La prévention de la maladie d’Alzheimer : une utopie ?

La survenue d’une maladie d’Alzheimer n’est pas inéluctable au cours du vieillissement. Cependant à l’heure où les essais thérapeutiques pour atténuer ou guérir ses symptômes restent désespérément négatifs, la piste d’une éventuelle prévention de cette maladie devient de plus en plus sérieuse, d’autant plus que le temps qui s’écoule entre le début des lésions cérébrales et le début des symptômes de l’ordre de 20 ans, devrait permettre d’agir pour prévenir ou retarder la maladie.

Rappelons qu’il existe de façon générale, plusieurs types de prévention :

  • la prévention primaire fait adopter des comportements pour éviter la survenue de la maladie ;
  • la prévention secondaire fait agir au début de la maladie pour éviter ou limiter son évolution ;
  • la prévention tertiaire vise à prévenir les complications de la maladie ;
  • on évoque même une prévention quaternaire, qui vise à prévenir les effets indésirables des médicaments.

Dans le cas de la maladie d’Alzheimer, la prévention peut être mise en jeu à ces trois niveaux mais la prévention primaire est la nouvelle piste prometteuse en ciblant les facteurs de risque modifiables de la maladie.

Des modèles mathématiques ont permis de démontrer, que retarder le début de la maladie d’Alzheimer de 5 ans, ferait diminuer le nombre de personnes malades par deux (il est estimé actuellement en France à environ un million de personnes).

On sait également que 40% du risque de faire une maladie d’Alzheimer serait en lien avec des facteurs de risque modifiables concernant le mode de vie et l’environnement.
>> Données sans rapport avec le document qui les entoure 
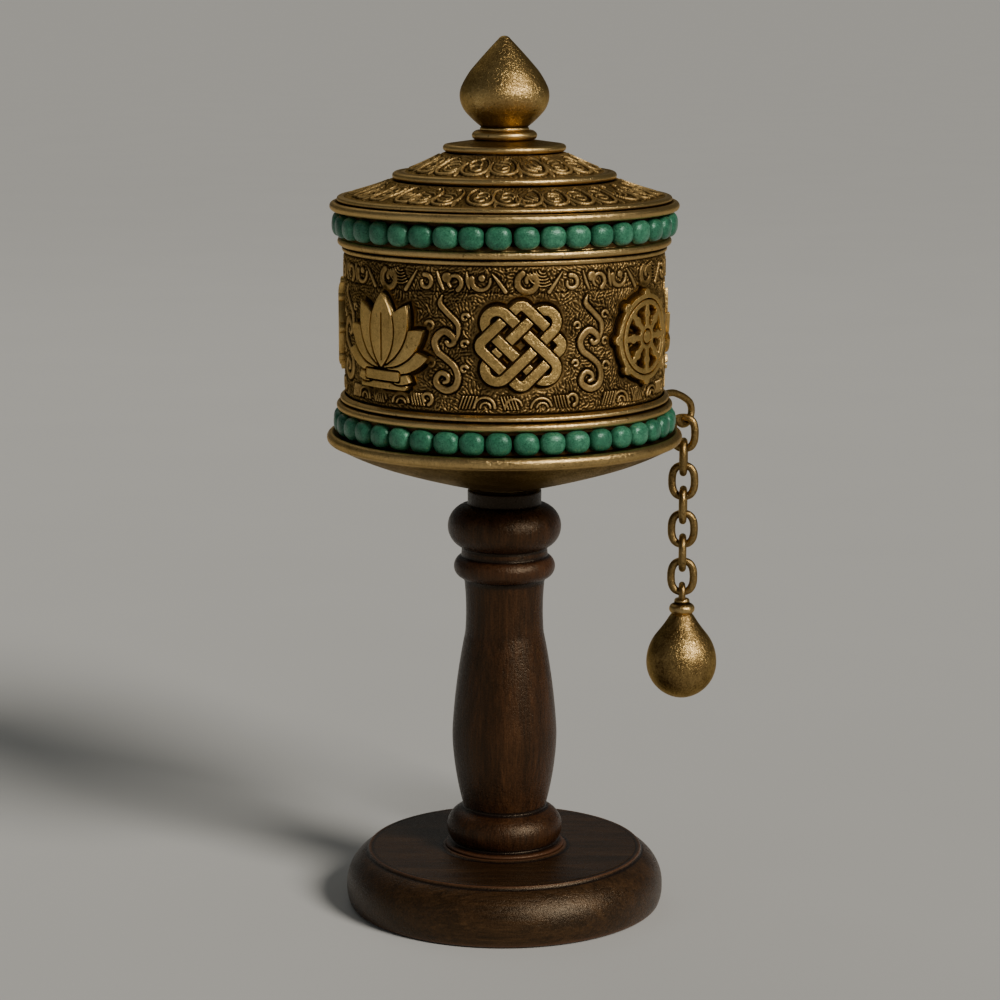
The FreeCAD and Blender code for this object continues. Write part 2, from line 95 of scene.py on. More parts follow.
class Nodes:
    """Short calls for building a material's node tree."""

    def __init__(self, name):
        self.material = bpy.data.materials.new(name)
        self.material.use_nodes = True
        self.tree = self.material.node_tree
        self.shader = self.tree.nodes["Principled BSDF"]
        self.place = self.add("ShaderNodeTexCoord").outputs["Object"]

    def add(self, kind, **settings):
        node = self.tree.nodes.new(kind)
        for key, value in settings.items():
            setattr(node, key, value)
        return node

    def link(self, source, target):
        self.tree.links.new(source, target)

    def feed(self, socket, value):
        """Give a socket a link or a plain value."""
        if isinstance(value, bpy.types.NodeSocket):
            self.link(value, socket)
        else:
            socket.default_value = value

    def stretched(self, x, y, z):
        """Object coordinates, scaled along each axis."""
        mapping = self.add("ShaderNodeMapping")
        self.link(self.place, mapping.inputs["Vector"])
        mapping.inputs["Scale"].default_value = (x, y, z)
        return mapping.outputs["Vector"]

    def noise(self, size_mm, detail=3.0, rough=0.55, vector=None, distortion=0.0):
        """Noise whose features are about size_mm across."""
        node = self.add("ShaderNodeTexNoise")
        self.link(vector or self.place, node.inputs["Vector"])
        node.inputs["Scale"].default_value = 1 / (size_mm * MM)
        node.inputs["Detail"].default_value = detail
        node.inputs["Roughness"].default_value = rough
        node.inputs["Distortion"].default_value = distortion
        return node.outputs["Fac"]

    def ramp(self, factor, *stops):
        """A colour ramp: stops are (position, (r, g, b))."""
        node = self.add("ShaderNodeValToRGB")
        self.link(factor, node.inputs["Fac"])
        elements = node.color_ramp.elements
        while len(elements) < len(stops):
            elements.new(1.0)
        for element, (position, colour) in zip(elements, stops):
            element.position = position
            element.color = (*colour, 1.0)
        return node.outputs["Color"]

    def spread(self, value, low_in, high_in, low_out=0.0, high_out=1.0):
        """Map a range to another, clamped and eased."""
        node = self.add("ShaderNodeMapRange", interpolation_type="SMOOTHSTEP")
        self.link(value, node.inputs["Value"])
        for key, number in zip(("From Min", "From Max", "To Min", "To Max"),
                               (low_in, high_in, low_out, high_out)):
            node.inputs[key].default_value = number
        return node.outputs["Result"]

    def maths(self, operation, first, second=0.0):
        node = self.add("ShaderNodeMath", operation=operation)
        self.feed(node.inputs[0], first)
        self.feed(node.inputs[1], second)
        return node.outputs["Value"]

    def mix(self, factor, first, second, blend="MIX"):
        """Mix two colours."""
        node = self.add("ShaderNodeMix", data_type="RGBA", blend_type=blend)
        self.feed(node.inputs[0], factor)
        for socket, value in ((node.inputs[6], first), (node.inputs[7], second)):
            self.feed(socket, value if isinstance(value, bpy.types.NodeSocket) else (*value, 1.0))
        return node.outputs[2]

    def attribute(self, name):
        return self.add("ShaderNodeAttribute", attribute_name=name).outputs["Fac"]

    def bump(self, height, depth_mm, strength=1.0):
        """Bump of a given depth, on top of any bump already there."""
        node = self.add("ShaderNodeBump")
        node.inputs["Distance"].default_value = depth_mm * MM
        node.inputs["Strength"].default_value = strength
        self.link(height, node.inputs["Height"])
        if self.shader.inputs["Normal"].is_linked:
            self.link(self.shader.inputs["Normal"].links[0].from_socket, node.inputs["Normal"])
        self.link(node.outputs["Normal"], self.shader.inputs["Normal"])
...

Ces facteurs sont actuellement au nombre de 12 : niveau éducationnel (niveau de réserve cognitive), hypertension artérielle, tabagisme, diabète, surdité, dépression, obésité, antécédent de traumatisme crânien, type d’alimentation, consommation excessive d’alcool, vie sociale pauvre et pollution atmosphérique.

Agir sur un seul facteur de risque n’a pratiquement pas d’impact sur la survenue d’une maladie d’Alzheimer (sauf pour l’activité physique), contrairement à l’impact de certains facteurs comme l’hypertension ou le diabète sur les maladies cardiovasculaires. Par contre des études ont montré récemment, qu’il pouvait être bénéfique d’agir par une approche multidomaine : ainsi l’étude FINGER en Finlande a comparé 2 groupes de 630 personnes, indemnes de déficit cognitif au départ, à qui a été proposé, pour le groupe témoin la pratique médicale habituelle, alors que l’autre groupe a participé à des ateliers d’activité physique, des ateliers sur la nutrition, une stimulation cognitive, des activités sociales et une correction des facteurs de risque vasculaires. Au bout de 2 ans, le groupe témoin a 31% de plus de troubles cognitifs majeurs que le groupe actif. Ce dernier a également amélioré certaines fonctions cognitives, a subi 20% de moins d’hospitalisations et a 60% de moins d’autres maladies chroniques. Ce résultat est donc indiscutable et mérite d’être reproduit.

Il est temps que la prévention intègre pleinement le monde sanitaire et le domaine public. Il serait souhaitable que l’information sur la possibilité de réduire le risque de la maladie d’Alzheimer bénéficie d’une vaste campagne nationale. En attendant, à chacun le libre choix de déjà modifier ses comportements… De plus vous réduirez en même temps le risque de maladies cardiovasculaires et de cancers.